Second, I wanted to say something more directly about the distinction between the sympathy that feels bad for someone’s troubles and the sympathy that lets us understand where the person is coming from. My post too quickly rules out sympathy of any kind because I knew that if I asked for sympathetic understanding, many readers would accuse me of feeling sympathetic toward the perpetrator rather than toward his victims, as if one rules out the other. So, I opted to strike any positive use of the term. (Of course that didn’t stop many of the commenters from claiming that I’m excusing the Tsarnaevs. Ridiculous.)

So, I’ll say it here: sympathetic understanding is a crucial human project, and, in truth, it often does lead toward sympathetic feelings. For example, in The Executioner’s Song, Norman Mailer leads us through the story of the mass killer Gary Gilmore, providing explanations that implicitly run the gamut from psychological to economic to social to Nietzschean to Freudian [1]. Inevitably we do feel some emotional sympathy for Gilmore, although without thinking him one whit less culpable. It sucked to be Gary Gilmore, and that doesn’t mean it didn’t suck far worse to be one of his victims.

In the same way, the common narrative about the Tsarnaev brothers (which I, too, accept) is that the older brother was a rotten apple who drew the younger brother into evil. I think the story of how the younger brother became “radicalized” — in quotes because it is an exteriorized word — is more interesting to most of us than how the older brother got there. If and when they make the movie, the part of the younger brother will be the plum role. That’s the narrative that has been served to us, and there are reasons to think that it’s basically right: the younger brother didn’t show signs of radicalization — his friends were genuinely shocked — while the older brother did. (The Rolling Stone article elaborates this narrative by explaining not only how the younger came to his beliefs, but also by showing that he kept the change hidden.) This narrative also fits well into our cultural narrative about youth being innocent until corrupted. But my point is not that the narrative is true or false or both or neither. It is that we generally hold to that narrative in this case, and it is a narrative that naturally engenders some element of emotional sympathy for the corrupted youth. And what’s wrong with that? Sympathy doesn’t have to take sides. Our judgment does that. Understanding how Dzhokhar Tsarnaev went from innocent to a murderer of children (allegedly!) and what it was like to be him doesn’t mean that I hold him less culpable, that I want his sentence reduced, or — most importantly — that I now have less sympathy for his victims. Indeed, the whole power of The Narrative depends upon our continuing horror at what he did.

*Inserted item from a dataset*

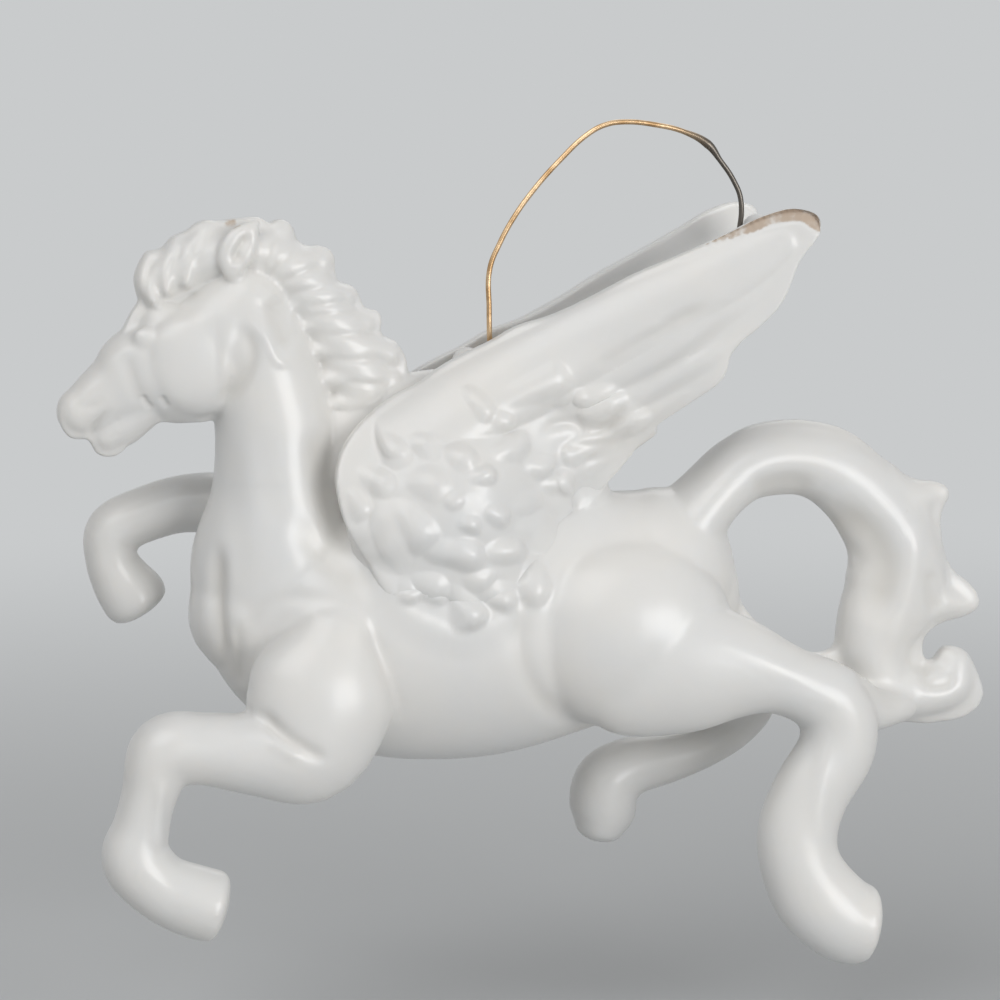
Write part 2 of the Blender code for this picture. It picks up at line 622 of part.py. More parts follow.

To say otherwise is to deny the power of narrative and art. It means we should ban not just The Executioner’s Song but also In Cold Blood, Crime and Punishment and even Madame Bovary, each of which bring us to both cognitive and emotional sympathy for people who did bad things [2]. It is also to deny that evil is the act of humans and thus is a possibility for each of us, at least in a “there but for the grace of God” sense.[3] And, to my way of thinking, our outrage at any attempt to understand those who commit incontrovertibly evil acts is intended exactly to silence that scariest of thoughts.


[1] It’s been decades since I read The Executioner’s Song, so I’m probably misrepresenting which exact explanatory theories Mailer employs.

[2] I know Madame Bovary is different because her acts of adultery even within the frame of the book are so thoroughly understandable.

[3] At the last minute when finishing this post, I removed a sentence referencing Hannah Arendt’s complex phrase “the banality of evil.” It raised too many issues for a final paragraph. (And I have a sense I will regret including Madame Bovary in the list. See footnote 2.)